_WRITTEN REQUEST_
Up to and including the line with "back_lead_bends = [1.3, 1.3, 2.4, 1.3, 3.0]", reproduce the listing below exactly, beginning at its first line.

_DATASET EXTRACT_
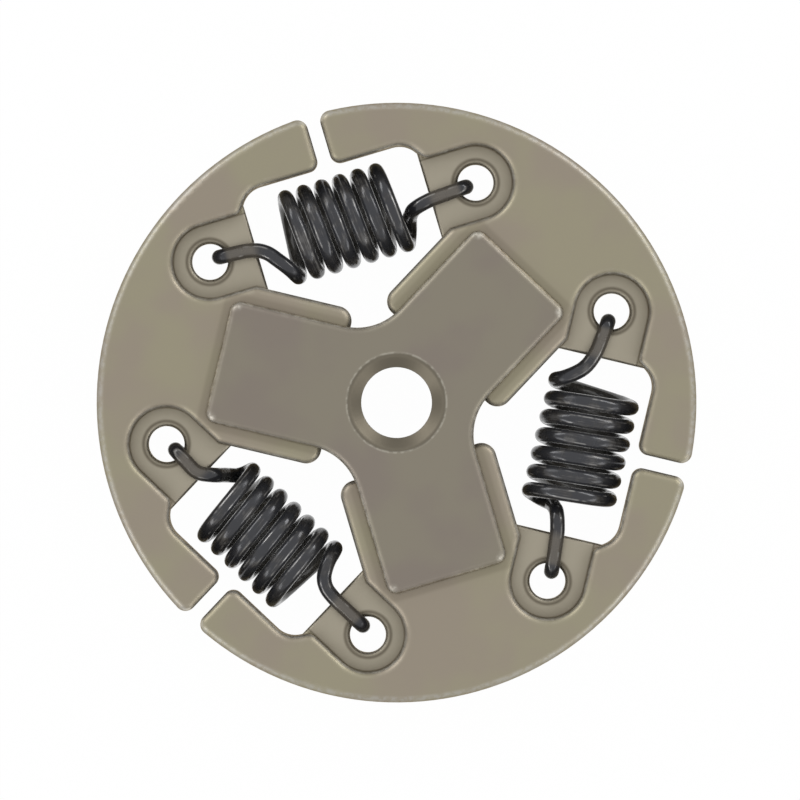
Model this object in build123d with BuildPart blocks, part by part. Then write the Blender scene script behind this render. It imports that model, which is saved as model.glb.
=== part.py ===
from build123d import *
from math import cos, radians, sin, sqrt
import os

# Centrifugal clutch of a chainsaw or brush cutter. Millimetres, degrees.
# The origin is the centre of the hub's back face. +Z points out of the front, the side with the raised
# Y-shaped flange. Arm 1 lies along +X. Arms, shoes and springs repeat every third of a turn.
# Each end of a shoe mirrors the other, so it is drawn once, beside the gap between two shoes: "across" is
# a distance from the gap's centre line and "outward" is one from the clutch's centre, along that line.
# The sizes build up from the inside: guide arm, prong, coil, rim.

# Hub, the three-arm carrier
arm_count = 3
guide_half_width = 6.1
guide_reach = 19.0  # centre to an arm's end
guide_fillet = 4.0  # between two arms
guide_corner = 1.0
flange_side_overhang = 1.15  # flange past the guide arm
flange_end_overhang = 2.4
flange_thickness = 1.0
flange_fillet = 6.8
flange_corner = 1.3
flange_rounding = 0.85
thread_radius = 4.15  # crest of the internal thread
countersink_radius = 5.8
countersink_depth = 1.2
boss_radius = 8.5
boss_height = 1.0
boss_chamfer = 0.4
back_chamfer = 0.6

# Springs
wire_diameter = 1.75
coil_diameter = 11.15  # outside
coil_pitch = 2.2
coil_turns = 6
hook_bend = 1.25  # the wire's bends are measured on its centre line
hook_tail = 1.6
lead_run = 1.7  # straight on from the coil's end

# Corners of the wire between a coil and its hook, and the bend radii there and where it leaves the coil.
# Each is given as shares: of the way from the coil's end to the tab's edge, of the coil's radius towards
# the centre, and of the level at which the wire lies over the tab
front_lead = [(0.25, 0.72, 1.23), (0.75, 0.15, 1.06), (1.15, 0, 1)]
front_lead_bends = [3.0, 2.2, 3.0, 3.0]
back_lead = [(0.25, 0.64, -0.82), (0.48, 0.3, -0.2), (0.68, 0.11, 1), (1.15, 0, 1)]
back_lead_bends = [1.3, 1.3, 2.4, 1.3, 3.0]

# Shoes, the three sliding weights
shoe_thickness = 12.0
rim_band = 6.25  # from a rim's flat inner side to its friction face, at the gap
rim_gap = 1.6  # between the rims of neighbouring shoes
rim_inner_corner = 1.2
rim_outer_corner = 1.25
window_fillet = 2.9
face_rounding = 1.0

# Prongs of a shoe, which straddle a guide arm
prong_width = 3.2
prong_tip_distance = 7.3  # centre to the ends of the prongs
prong_tip_corner = 1.7
slot_corner = 1.2

# Tabs of a shoe, one for each spring hook
tab_reach = 5.6  # tab's edge to the centre of its hook hole
tab_thickness = 4.0
tab_rounding = 0.4
pocket_half_width = 4.3
pocket_fillet = 1.2
pocket_turn_width = 0.7  # how far past the tab's edge the pocket's upper wall turns towards the rim
window_turn_width = 1.0  # how far inside the tab's edge that turn meets the rim
hook_hole_radius = 2.1
hook_hole_rounding = 0.6

# Clearances
guide_clearance = 0.1  # shoe to guide arm, at each side and at the slot's end
face_clearance = 0.1  # shoe's front face to the flange
hook_clearance = 0.05  # wire to the tab's face, and to the wall of the hook hole
coil_prong_clearance = 1.255
coil_rim_clearance = 1.175
coil_tab_clearance = 3.125  # room for the lead of the wire


def prong_outward(across):
    """How far outward the line of a prong's outer side is, at a distance from the gap's centre line."""
    return (prong_half_width + across * cos(gap_turn)) / sin(gap_turn)


def beside_gap(across, outward, side=1):
    """The point of shoe 1 at a place beside a gap: side 1 is its anticlockwise end, side -1 the other."""
    x = outward * cos(gap_turn) + across * sin(gap_turn)
    y = outward * sin(gap_turn) - across * cos(gap_turn)
    return (x, side * y)


# Worked out from the sizes above, in the plane of the shoes
arm_turn = 360 / arm_count
gap_turn = radians(arm_turn / 2)
wire_radius = wire_diameter / 2
coil_radius = coil_diameter / 2 - wire_radius
coil_length = coil_pitch * coil_turns
coil_end_across = coil_length / 2 + wire_radius
slot_half_width = guide_half_width + guide_clearance
slot_end = guide_reach + guide_clearance
prong_half_width = slot_half_width + prong_width
tab_edge_across = coil_end_across + coil_tab_clearance
hook_hole_across = tab_edge_across + tab_reach
hook_hole_outward = prong_outward(coil_end_across) + coil_prong_clearance + coil_diameter / 2
window_outward = hook_hole_outward + coil_diameter / 2 + coil_rim_clearance
rim_radius = window_outward + rim_band
rim_end_outward = sqrt(rim_radius**2 - (rim_gap / 2) ** 2)
pocket_top = hook_hole_outward + pocket_half_width
pocket_bottom = hook_hole_outward - pocket_half_width

# Worked out from the sizes above, from back to front
shoe_back = boss_height
shoe_middle = shoe_back + shoe_thickness / 2
shoe_front = shoe_back + shoe_thickness
tab_back = shoe_middle - tab_thickness / 2
pocket_depth = (shoe_thickness - tab_thickness) / 2
flange_back = shoe_front + face_clearance
flange_front = flange_back + flange_thickness
wire_level = tab_thickness / 2 + wire_radius + hook_clearance
hook_reach = hook_hole_across - hook_hole_radius + hook_clearance + wire_radius

# Corners beside a gap: where the slanted wall between a tab and the rim starts, passes the tab's edge and
# ends; where the prong's side meets the tab's edge; and where its line runs into the pocket's lower wall
turn_start = (tab_edge_across + pocket_turn_width, pocket_top)
turn_end = (tab_edge_across - window_turn_width, window_outward)
turn_share = pocket_turn_width / (pocket_turn_width + window_turn_width)
turn_at_edge = (tab_edge_across, pocket_top + turn_share * (window_outward - pocket_top))
tab_foot = (tab_edge_across, prong_outward(tab_edge_across))
prong_end = ((pocket_bottom * sin(gap_turn) - prong_half_width) / cos(gap_turn), pocket_bottom)
rim_inner_end = (rim_gap / 2, window_outward)
rim_outer_end = (rim_gap / 2, rim_end_outward)

# What is open beside a gap, in the layer of the tab, and in the layers in front of it and behind it
gap_line = [(0, window_outward), (0, prong_outward(0))]
tab_window = [*gap_line, tab_foot, turn_at_edge, turn_end]
pocket_walls = [(hook_hole_across, pocket_bottom), (hook_hole_across, pocket_top)]
face_window = [*gap_line, prong_end, *pocket_walls, turn_start, turn_end]


def corners_at(vertices, *places):
    """The corners among these that lie at the given places beside either gap."""
    points = [beside_gap(*place, side) for place in places for side in (1, -1)]
    return ShapeList([vertices.sort_by_distance((*point, 0))[0] for point in points])


def shoe_layer(window, has_pocket):
    """The outline of a layer of shoe 1, without its slot, with the window given open at each end."""
    wedge = [beside_gap(rim_gap / 2, 2 * rim_radius, side) for side in (1, -1)]
    wedge.append((rim_gap / 2 / sin(gap_turn), 0))
    with BuildSketch() as layer:
        Circle(rim_radius)
        Polygon(*wedge, align=None, mode=Mode.INTERSECT)
        for side in (1, -1):
            Polygon(*[beside_gap(*p, side) for p in window], align=None, mode=Mode.SUBTRACT)
            if has_pocket:
                with Locations(beside_gap(hook_hole_across, hook_hole_outward, side)):
                    Circle(pocket_half_width, mode=Mode.SUBTRACT)
        Rectangle(2 * prong_tip_distance, 4 * prong_half_width, mode=Mode.SUBTRACT)
        fillet(corners_at(layer.vertices(), rim_inner_end), rim_inner_corner)
        fillet(corners_at(layer.vertices(), rim_outer_end), rim_outer_corner)
        fillet(corners_at(layer.vertices(), turn_end), window_fillet)
        fillet(layer.vertices().group_by(Axis.X)[0], prong_tip_corner)
        if has_pocket:
            fillet(corners_at(layer.vertices(), turn_start, prong_end), pocket_fillet)
    return layer.sketch


def front_and_back(solid):
    """The faces of a solid that lie furthest back and furthest forward."""
    faces = solid.faces().sort_by(Axis.Z)
    return [faces[0], faces[-1]]


def is_tab_edge(edge):
    """Whether an edge runs along the free edge of one of shoe 1's tabs, in front or behind."""
    half_way = (tab_foot[1] + turn_at_edge[1]) / 2
    places = [Vector(*beside_gap(tab_edge_across, half_way, side), edge.center().Z) for side in (1, -1)]
    return any((edge.center() - place).length < tab_rounding for place in places)


# Shoe 1, lying along +X, from which the other two are turned
tab_layer = shoe_layer(tab_window, has_pocket=False)
face_layer = shoe_layer(face_window, has_pocket=True)
hook_holes = [beside_gap(hook_hole_across, hook_hole_outward, side) for side in (1, -1)]
with BuildPart() as first_shoe:
    with BuildSketch(Plane.XY.offset(tab_back)):
        add(tab_layer)
    extrude(amount=tab_thickness)
    layer_edges = [edge for face in front_and_back(first_shoe) for edge in face.edges()]
    fillet([edge for edge in layer_edges if is_tab_edge(edge)], tab_rounding)
    with BuildSketch(Plane.XY.offset(shoe_back), Plane.XY.offset(shoe_front - pocket_depth)):
        add(face_layer)
    extrude(amount=pocket_depth)
    fillet([edge for face in front_and_back(first_shoe) for edge in face.edges()], face_rounding)
    with BuildSketch(Plane.XY.offset(tab_back)):
        with Locations(hook_holes):
            Circle(hook_hole_radius)
    extrude(amount=tab_thickness, mode=Mode.SUBTRACT)
    fillet(first_shoe.edges(Select.LAST).filter_by(GeomType.CIRCLE), hook_hole_rounding)
    with BuildSketch(Plane.XY.offset(shoe_back)) as slot:
        Rectangle(slot_end, 2 * slot_half_width, align=(Align.MIN, Align.CENTER))
        fillet(slot.vertices().group_by(Axis.X)[-1], slot_corner)
    extrude(amount=shoe_thickness, mode=Mode.SUBTRACT)

shoes = []
for number in range(arm_count):
    with BuildPart() as shoe:
        with Locations(Rotation(0, 0, number * arm_turn)):
            add(first_shoe.part)
    shoe.part.label = f"shoe_{number + 1}"
    shoes.append(shoe.part)


def arms(half_width, reach, inner_fillet, corner):
    """The Y-shaped outline of the arms, rounded between them and at their ends."""
    with BuildSketch() as outline:
        with PolarLocations(0, arm_count):
            Rectangle(reach, 2 * half_width, align=(Align.MIN, Align.CENTER))
        fillet(outline.vertices().sort_by_distance((0, 0, 0))[arm_count:], corner)
        fillet(outline.vertices().sort_by_distance((0, 0, 0))[:arm_count], inner_fillet)
    return outline.sketch


# Hub: the guide arms, the wider flange in front of them, and the boss behind
with BuildPart() as hub:
    with BuildSketch(Plane.XY.offset(shoe_back)):
        add(arms(guide_half_width, guide_reach, guide_fillet, guide_corner))
    extrude(amount=flange_back - shoe_back)
    with BuildSketch(Plane.XY.offset(flange_back)):
        flange_half_width = guide_half_width + flange_side_overhang
        add(arms(flange_half_width, guide_reach + flange_end_overhang, flange_fillet, flange_corner))
    extrude(amount=flange_thickness)
    fillet(hub.faces().sort_by(Axis.Z)[-1].edges(), flange_rounding)
    with BuildSketch():
        Circle(boss_radius)
    extrude(amount=boss_height)
    chamfer(hub.faces().sort_by(Axis.Z)[0].edges(), boss_chamfer)
    with BuildSketch(Plane.XZ):
        Polygon(
            (0, 0),
            (thread_radius + back_chamfer, 0),
            (thread_radius, back_chamfer),
            (thread_radius, flange_front - countersink_depth),
            (countersink_radius, flange_front),
            (0, flange_front),
            align=None,
        )
    revolve(axis=Axis.Z, mode=Mode.SUBTRACT)
hub.part.label = "hub"


def wire_corner(end, share_along, share_in, share_front):
    """A corner of the wire, as shares of the way to the tab's edge, the coil's radius and its level."""
    along = coil_length / 2 + share_along * (tab_edge_across - coil_length / 2)
    return (share_in * coil_radius, -share_front * wire_level, end * along)


def hook(end):
    """The last corners of the wire: down through the hook hole, and its tail under the tab."""
    return [
        (0, -wire_level, end * hook_reach),
        (0, wire_level, end * hook_reach),
        (0, wire_level, end * (hook_reach - hook_tail)),
    ]


# A spring, standing on its coil's axis: +Z runs clockwise round the clutch, +X points at its centre and
# -Y at the front. The coil starts and ends on the side that faces the centre. At its start the wire leaves
# towards the front, and at its end towards the back, from where it comes forward beside the tab.
with BuildPart() as tension_spring:
    with BuildLine() as coil_line:
        Helix(coil_pitch, coil_length, coil_radius, center=(0, 0, -coil_length / 2))
    coil = coil_line.line
    with BuildSketch(Plane(origin=coil @ 0, z_dir=coil % 0)):
        Circle(wire_radius)
    sweep(path=coil, is_frenet=True)
    leads = [
        (-1, coil @ 0, -(coil % 0), front_lead, front_lead_bends),
        (1, coil @ 1, coil % 1, back_lead, back_lead_bends),
    ]
    for end, start, leave, corners, bends in leads:
        route = [wire_corner(end, *corner) for corner in corners] + hook(end)
        with BuildLine() as lead_line:
            FilletPolyline(start, start + leave * lead_run, *route, radius=[*bends, hook_bend, hook_bend])
        lead = lead_line.line
        with BuildSketch(Plane(origin=lead @ 0, z_dir=lead % 0)):
            Circle(wire_radius)
        sweep(path=lead)

springs = []
for number in range(arm_count):
    outward_turn = (number + 0.5) * arm_turn
    middle = Vector(hook_hole_outward, 0, shoe_middle).rotate(Axis.Z, outward_turn)
    inwards = Vector(-1, 0, 0).rotate(Axis.Z, outward_turn)
    clockwise = Vector(0, -1, 0).rotate(Axis.Z, outward_turn)
    with BuildPart() as spring:
        with Locations(Plane(origin=middle, x_dir=inwards, z_dir=clockwise)):
            add(tension_spring.part)
    spring.part.label = f"spring_{number + 1}"
    springs.append(spring.part)

print(f"rim radius {rim_radius:.3f}, hook holes {hook_hole_outward:.3f} out and {hook_hole_across:.3f} across")
os.makedirs("parts", exist_ok=True)
for piece in [hub.part, *shoes, *springs]:
    export_step(piece, f"parts/{piece.label}.step")
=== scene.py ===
import bmesh
import bpy
import numpy as np
from mathutils import Matrix, Vector


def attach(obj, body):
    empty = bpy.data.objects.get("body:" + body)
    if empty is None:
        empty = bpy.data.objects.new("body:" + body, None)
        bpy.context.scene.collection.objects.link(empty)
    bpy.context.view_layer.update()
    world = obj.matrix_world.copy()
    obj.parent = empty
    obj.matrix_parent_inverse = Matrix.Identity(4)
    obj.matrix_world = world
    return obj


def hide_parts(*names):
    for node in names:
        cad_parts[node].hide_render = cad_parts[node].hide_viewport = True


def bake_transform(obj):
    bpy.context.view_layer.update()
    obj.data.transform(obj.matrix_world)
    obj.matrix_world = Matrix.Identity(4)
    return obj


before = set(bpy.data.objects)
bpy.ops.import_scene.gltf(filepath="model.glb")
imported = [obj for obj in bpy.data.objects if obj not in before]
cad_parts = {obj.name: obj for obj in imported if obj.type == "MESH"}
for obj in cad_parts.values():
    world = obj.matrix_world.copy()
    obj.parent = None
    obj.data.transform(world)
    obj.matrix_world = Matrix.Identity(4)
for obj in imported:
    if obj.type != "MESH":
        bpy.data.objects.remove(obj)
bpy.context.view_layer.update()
mm = 0.001

# The clutch lies on its back. +Z is its front, arm 1 lies along +X, and the gaps between the shoes
# are at 60, 180 and 300 degrees. Sizes below are in millimetres unless a note says otherwise.
# A pair called a step is where a share starts and where it is full, and noise scales are per metre
scene = bpy.context.scene
scene.view_settings.view_transform = "Standard"
armTurn = 120
gapTurns = [60, 180, 300]
white = (1, 1, 1, 1)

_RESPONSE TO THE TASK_
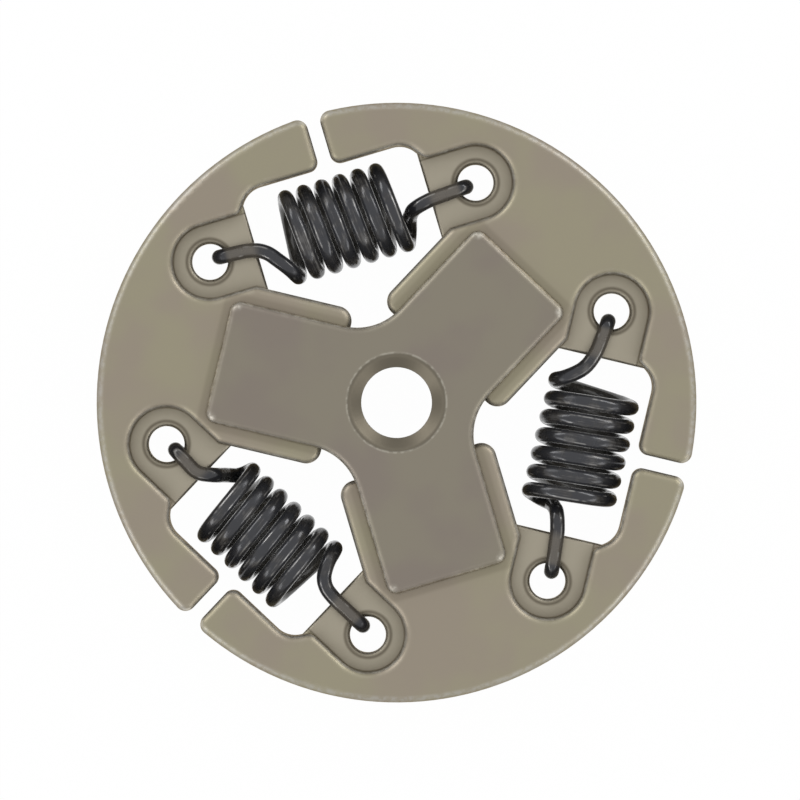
Model this object in build123d with BuildPart blocks, part by part. Then write the Blender scene script behind this render. It imports that model, which is saved as model.glb.
=== part.py ===
from build123d import *
from math import cos, radians, sin, sqrt
import os

# Centrifugal clutch of a chainsaw or brush cutter. Millimetres, degrees.
# The origin is the centre of the hub's back face. +Z points out of the front, the side with the raised
# Y-shaped flange. Arm 1 lies along +X. Arms, shoes and springs repeat every third of a turn.
# Each end of a shoe mirrors the other, so it is drawn once, beside the gap between two shoes: "across" is
# a distance from the gap's centre line and "outward" is one from the clutch's centre, along that line.
# The sizes build up from the inside: guide arm, prong, coil, rim.

# Hub, the three-arm carrier
arm_count = 3
guide_half_width = 6.1
guide_reach = 19.0  # centre to an arm's end
guide_fillet = 4.0  # between two arms
guide_corner = 1.0
flange_side_overhang = 1.15  # flange past the guide arm
flange_end_overhang = 2.4
flange_thickness = 1.0
flange_fillet = 6.8
flange_corner = 1.3
flange_rounding = 0.85
thread_radius = 4.15  # crest of the internal thread
countersink_radius = 5.8
countersink_depth = 1.2
boss_radius = 8.5
boss_height = 1.0
boss_chamfer = 0.4
back_chamfer = 0.6

# Springs
wire_diameter = 1.75
coil_diameter = 11.15  # outside
coil_pitch = 2.2
coil_turns = 6
hook_bend = 1.25  # the wire's bends are measured on its centre line
hook_tail = 1.6
lead_run = 1.7  # straight on from the coil's end

# Corners of the wire between a coil and its hook, and the bend radii there and where it leaves the coil.
# Each is given as shares: of the way from the coil's end to the tab's edge, of the coil's radius towards
# the centre, and of the level at which the wire lies over the tab
front_lead = [(0.25, 0.72, 1.23), (0.75, 0.15, 1.06), (1.15, 0, 1)]
front_lead_bends = [3.0, 2.2, 3.0, 3.0]
back_lead = [(0.25, 0.64, -0.82), (0.48, 0.3, -0.2), (0.68, 0.11, 1), (1.15, 0, 1)]
back_lead_bends = [1.3, 1.3, 2.4, 1.3, 3.0]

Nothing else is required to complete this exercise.